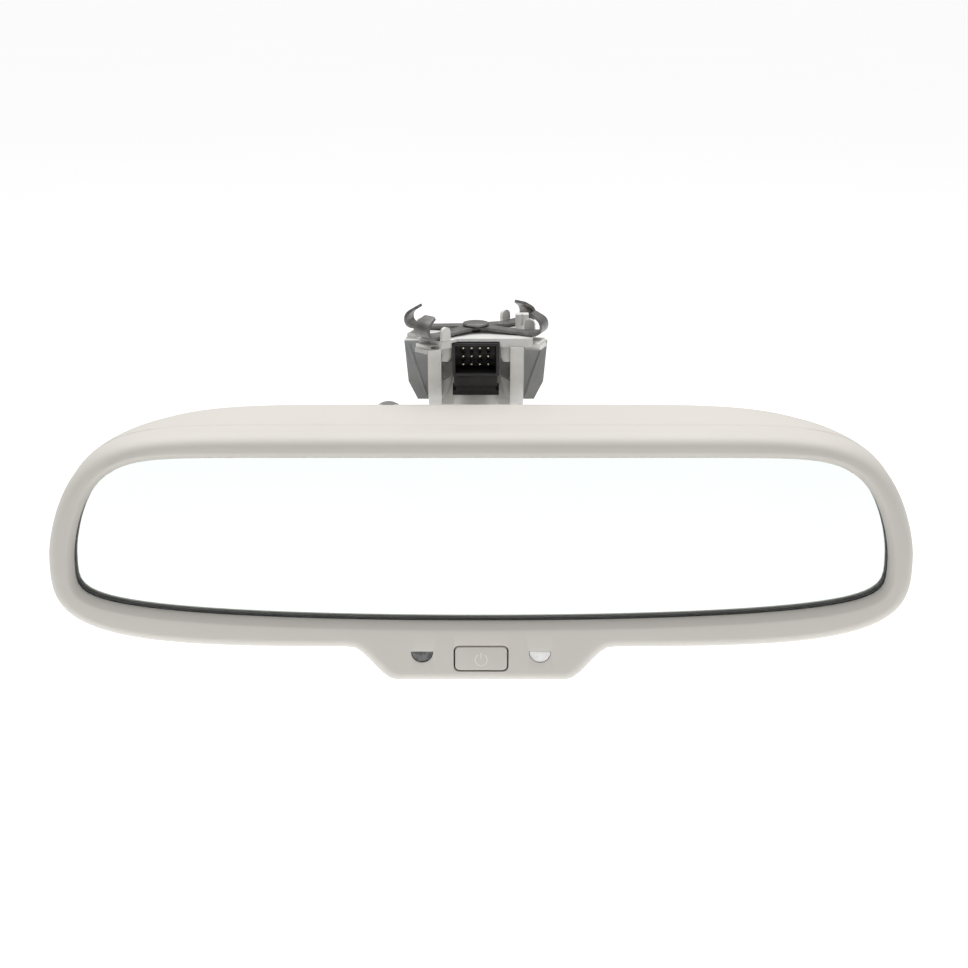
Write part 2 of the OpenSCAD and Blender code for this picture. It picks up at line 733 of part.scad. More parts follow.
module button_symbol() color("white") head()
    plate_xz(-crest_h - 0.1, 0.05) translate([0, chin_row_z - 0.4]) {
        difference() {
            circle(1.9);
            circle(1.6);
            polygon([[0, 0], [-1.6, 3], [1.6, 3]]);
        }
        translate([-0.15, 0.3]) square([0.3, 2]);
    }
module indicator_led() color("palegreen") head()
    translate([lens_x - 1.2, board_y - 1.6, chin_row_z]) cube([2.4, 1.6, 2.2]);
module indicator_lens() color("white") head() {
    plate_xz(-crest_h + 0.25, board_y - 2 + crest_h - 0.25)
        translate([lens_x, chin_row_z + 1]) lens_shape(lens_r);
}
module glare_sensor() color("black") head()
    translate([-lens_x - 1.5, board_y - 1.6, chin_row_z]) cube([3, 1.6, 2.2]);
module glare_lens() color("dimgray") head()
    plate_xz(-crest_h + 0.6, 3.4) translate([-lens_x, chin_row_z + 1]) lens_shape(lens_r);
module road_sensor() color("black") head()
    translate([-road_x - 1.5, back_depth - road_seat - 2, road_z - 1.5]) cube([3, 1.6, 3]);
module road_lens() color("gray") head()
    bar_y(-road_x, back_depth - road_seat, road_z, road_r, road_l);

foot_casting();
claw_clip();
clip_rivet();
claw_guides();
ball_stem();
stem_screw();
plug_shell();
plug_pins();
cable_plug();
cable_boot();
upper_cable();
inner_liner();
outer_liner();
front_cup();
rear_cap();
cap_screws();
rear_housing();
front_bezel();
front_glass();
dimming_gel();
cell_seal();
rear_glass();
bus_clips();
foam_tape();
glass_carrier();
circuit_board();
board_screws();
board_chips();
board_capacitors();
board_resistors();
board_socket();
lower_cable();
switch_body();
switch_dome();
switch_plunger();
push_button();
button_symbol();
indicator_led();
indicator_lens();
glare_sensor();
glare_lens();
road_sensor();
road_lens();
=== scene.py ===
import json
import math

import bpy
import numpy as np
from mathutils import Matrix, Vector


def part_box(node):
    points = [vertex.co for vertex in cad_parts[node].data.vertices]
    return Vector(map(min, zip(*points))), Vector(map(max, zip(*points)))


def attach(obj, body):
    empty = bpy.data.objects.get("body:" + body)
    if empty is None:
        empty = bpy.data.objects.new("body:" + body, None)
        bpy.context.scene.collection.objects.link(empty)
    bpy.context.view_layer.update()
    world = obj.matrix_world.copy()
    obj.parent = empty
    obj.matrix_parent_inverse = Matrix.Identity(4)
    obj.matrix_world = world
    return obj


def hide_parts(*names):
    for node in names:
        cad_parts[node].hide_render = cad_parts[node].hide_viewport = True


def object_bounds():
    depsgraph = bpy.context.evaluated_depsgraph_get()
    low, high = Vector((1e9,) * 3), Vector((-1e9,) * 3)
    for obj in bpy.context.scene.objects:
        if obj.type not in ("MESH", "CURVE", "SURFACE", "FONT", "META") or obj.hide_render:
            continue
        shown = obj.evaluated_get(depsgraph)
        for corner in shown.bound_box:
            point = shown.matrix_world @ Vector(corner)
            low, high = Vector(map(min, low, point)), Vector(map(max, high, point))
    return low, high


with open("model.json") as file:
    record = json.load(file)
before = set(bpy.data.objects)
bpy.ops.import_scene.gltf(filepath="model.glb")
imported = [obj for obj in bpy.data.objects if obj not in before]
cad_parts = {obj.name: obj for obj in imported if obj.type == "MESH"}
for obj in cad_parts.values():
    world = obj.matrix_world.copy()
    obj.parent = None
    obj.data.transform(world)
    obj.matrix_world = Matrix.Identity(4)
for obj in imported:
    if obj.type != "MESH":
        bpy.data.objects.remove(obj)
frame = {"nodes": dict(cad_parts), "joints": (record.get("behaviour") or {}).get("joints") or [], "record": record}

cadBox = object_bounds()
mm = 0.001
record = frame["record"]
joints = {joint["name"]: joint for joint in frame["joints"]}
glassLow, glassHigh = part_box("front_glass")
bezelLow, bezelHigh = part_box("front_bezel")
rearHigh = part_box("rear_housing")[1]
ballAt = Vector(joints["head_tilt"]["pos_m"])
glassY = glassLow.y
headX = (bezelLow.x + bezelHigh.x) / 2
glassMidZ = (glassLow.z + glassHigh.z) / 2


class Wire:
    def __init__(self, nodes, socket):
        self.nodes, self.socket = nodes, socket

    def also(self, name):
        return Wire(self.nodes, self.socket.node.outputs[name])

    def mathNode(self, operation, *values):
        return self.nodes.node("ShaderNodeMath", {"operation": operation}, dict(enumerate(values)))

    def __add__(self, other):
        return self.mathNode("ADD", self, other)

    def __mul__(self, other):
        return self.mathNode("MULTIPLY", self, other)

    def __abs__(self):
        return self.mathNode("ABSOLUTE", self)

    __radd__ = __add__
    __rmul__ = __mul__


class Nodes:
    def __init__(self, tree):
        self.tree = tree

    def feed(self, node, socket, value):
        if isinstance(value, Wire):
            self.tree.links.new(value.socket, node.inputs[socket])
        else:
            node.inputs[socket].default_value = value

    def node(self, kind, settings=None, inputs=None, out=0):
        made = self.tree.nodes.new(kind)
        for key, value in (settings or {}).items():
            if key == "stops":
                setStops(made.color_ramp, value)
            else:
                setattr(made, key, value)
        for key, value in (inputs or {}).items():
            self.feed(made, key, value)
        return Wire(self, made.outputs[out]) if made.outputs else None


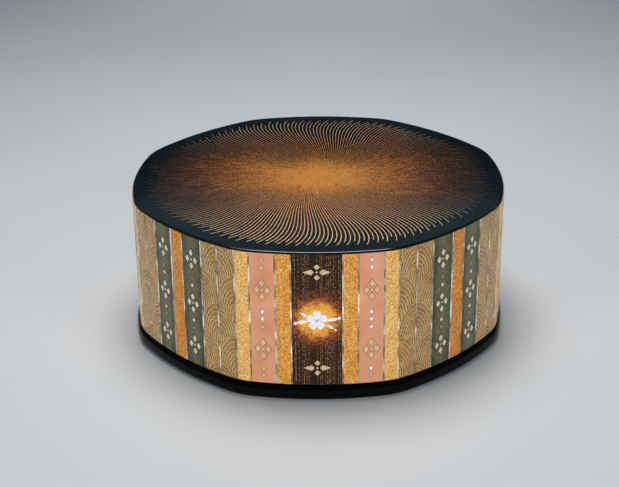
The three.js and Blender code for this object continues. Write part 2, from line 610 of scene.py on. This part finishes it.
= = =
Write out all the entries exactly.

Output:
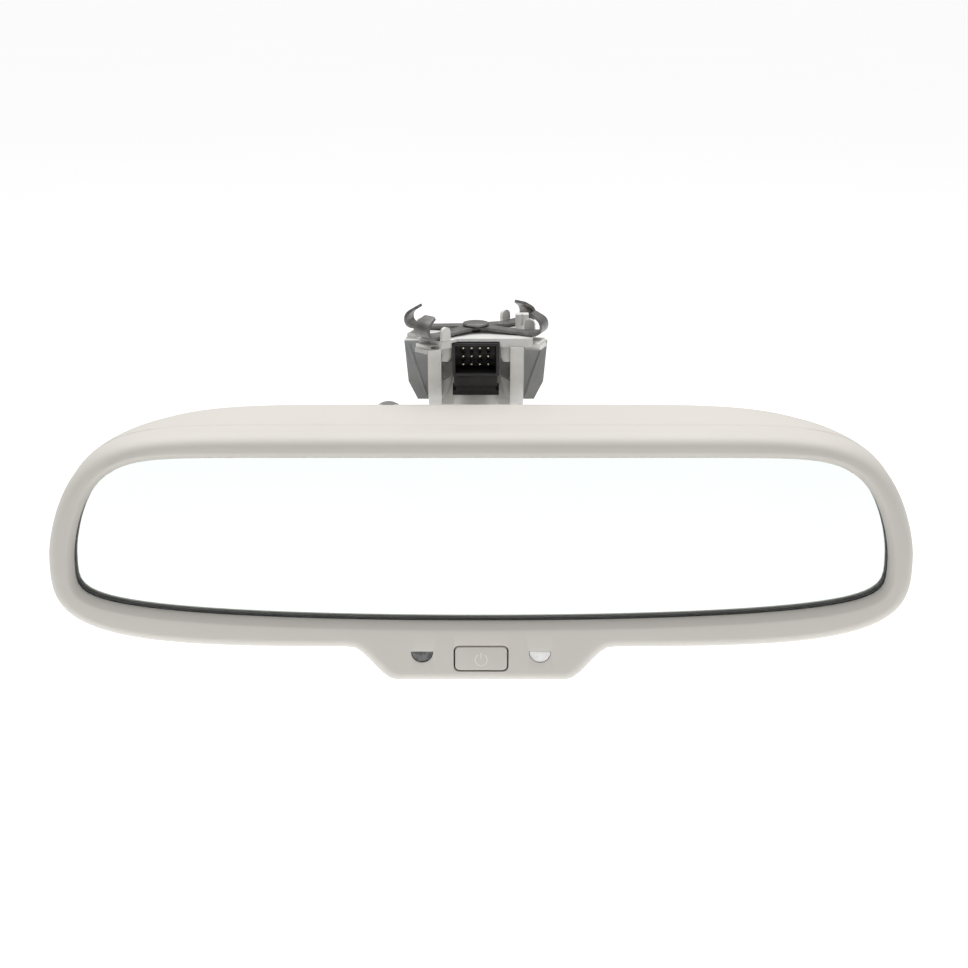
Write part 2 of the OpenSCAD and Blender code for this picture. It picks up at line 733 of part.scad. More parts follow.
module button_symbol() color("white") head()
    plate_xz(-crest_h - 0.1, 0.05) translate([0, chin_row_z - 0.4]) {
        difference() {
            circle(1.9);
            circle(1.6);
            polygon([[0, 0], [-1.6, 3], [1.6, 3]]);
        }
        translate([-0.15, 0.3]) square([0.3, 2]);
    }
module indicator_led() color("palegreen") head()
    translate([lens_x - 1.2, board_y - 1.6, chin_row_z]) cube([2.4, 1.6, 2.2]);
module indicator_lens() color("white") head() {
    plate_xz(-crest_h + 0.25, board_y - 2 + crest_h - 0.25)
        translate([lens_x, chin_row_z + 1]) lens_shape(lens_r);
}
module glare_sensor() color("black") head()
    translate([-lens_x - 1.5, board_y - 1.6, chin_row_z]) cube([3, 1.6, 2.2]);
module glare_lens() color("dimgray") head()
    plate_xz(-crest_h + 0.6, 3.4) translate([-lens_x, chin_row_z + 1]) lens_shape(lens_r);
module road_sensor() color("black") head()
    translate([-road_x - 1.5, back_depth - road_seat - 2, road_z - 1.5]) cube([3, 1.6, 3]);
module road_lens() color("gray") head()
    bar_y(-road_x, back_depth - road_seat, road_z, road_r, road_l);

foot_casting();
claw_clip();
clip_rivet();
claw_guides();
ball_stem();
stem_screw();
plug_shell();
plug_pins();
cable_plug();
cable_boot();
upper_cable();
inner_liner();
outer_liner();
front_cup();
rear_cap();
cap_screws();
rear_housing();
front_bezel();
front_glass();
dimming_gel();
cell_seal();
rear_glass();
bus_clips();
foam_tape();
glass_carrier();
circuit_board();
board_screws();
board_chips();
board_capacitors();
board_resistors();
board_socket();
lower_cable();
switch_body();
switch_dome();
switch_plunger();
push_button();
button_symbol();
indicator_led();
indicator_lens();
glare_sensor();
glare_lens();
road_sensor();
road_lens();
=== scene.py ===
import json
import math

import bpy
import numpy as np
from mathutils import Matrix, Vector


def part_box(node):
    points = [vertex.co for vertex in cad_parts[node].data.vertices]
    return Vector(map(min, zip(*points))), Vector(map(max, zip(*points)))


def attach(obj, body):
    empty = bpy.data.objects.get("body:" + body)
    if empty is None:
        empty = bpy.data.objects.new("body:" + body, None)
        bpy.context.scene.collection.objects.link(empty)
    bpy.context.view_layer.update()
    world = obj.matrix_world.copy()
    obj.parent = empty
    obj.matrix_parent_inverse = Matrix.Identity(4)
    obj.matrix_world = world
    return obj


def hide_parts(*names):
    for node in names:
        cad_parts[node].hide_render = cad_parts[node].hide_viewport = True


def object_bounds():
    depsgraph = bpy.context.evaluated_depsgraph_get()
    low, high = Vector((1e9,) * 3), Vector((-1e9,) * 3)
    for obj in bpy.context.scene.objects:
        if obj.type not in ("MESH", "CURVE", "SURFACE", "FONT", "META") or obj.hide_render:
            continue
        shown = obj.evaluated_get(depsgraph)
        for corner in shown.bound_box:
            point = shown.matrix_world @ Vector(corner)
            low, high = Vector(map(min, low, point)), Vector(map(max, high, point))
    return low, high


with open("model.json") as file:
    record = json.load(file)
before = set(bpy.data.objects)
bpy.ops.import_scene.gltf(filepath="model.glb")
imported = [obj for obj in bpy.data.objects if obj not in before]
cad_parts = {obj.name: obj for obj in imported if obj.type == "MESH"}
for obj in cad_parts.values():
    world = obj.matrix_world.copy()
    obj.parent = None
    obj.data.transform(world)
    obj.matrix_world = Matrix.Identity(4)
for obj in imported:
    if obj.type != "MESH":
        bpy.data.objects.remove(obj)
frame = {"nodes": dict(cad_parts), "joints": (record.get("behaviour") or {}).get("joints") or [], "record": record}

cadBox = object_bounds()
mm = 0.001
record = frame["record"]
joints = {joint["name"]: joint for joint in frame["joints"]}
glassLow, glassHigh = part_box("front_glass")
bezelLow, bezelHigh = part_box("front_bezel")
rearHigh = part_box("rear_housing")[1]
ballAt = Vector(joints["head_tilt"]["pos_m"])
glassY = glassLow.y
headX = (bezelLow.x + bezelHigh.x) / 2
glassMidZ = (glassLow.z + glassHigh.z) / 2


class Wire:
    def __init__(self, nodes, socket):
        self.nodes, self.socket = nodes, socket

    def also(self, name):
        return Wire(self.nodes, self.socket.node.outputs[name])

    def mathNode(self, operation, *values):
        return self.nodes.node("ShaderNodeMath", {"operation": operation}, dict(enumerate(values)))

    def __add__(self, other):
        return self.mathNode("ADD", self, other)

    def __mul__(self, other):
        return self.mathNode("MULTIPLY", self, other)

    def __abs__(self):
        return self.mathNode("ABSOLUTE", self)

    __radd__ = __add__
    __rmul__ = __mul__


class Nodes:
    def __init__(self, tree):
        self.tree = tree

    def feed(self, node, socket, value):
        if isinstance(value, Wire):
            self.tree.links.new(value.socket, node.inputs[socket])
        else:
            node.inputs[socket].default_value = value

    def node(self, kind, settings=None, inputs=None, out=0):
        made = self.tree.nodes.new(kind)
        for key, value in (settings or {}).items():
            if key == "stops":
                setStops(made.color_ramp, value)
            else:
                setattr(made, key, value)
        for key, value in (inputs or {}).items():
            self.feed(made, key, value)
        return Wire(self, made.outputs[out]) if made.outputs else None


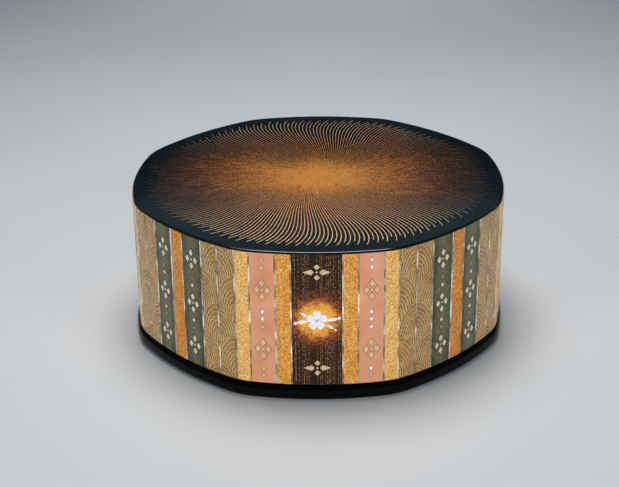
The three.js and Blender code for this object continues. Write part 2, from line 610 of scene.py on. This part finishes it.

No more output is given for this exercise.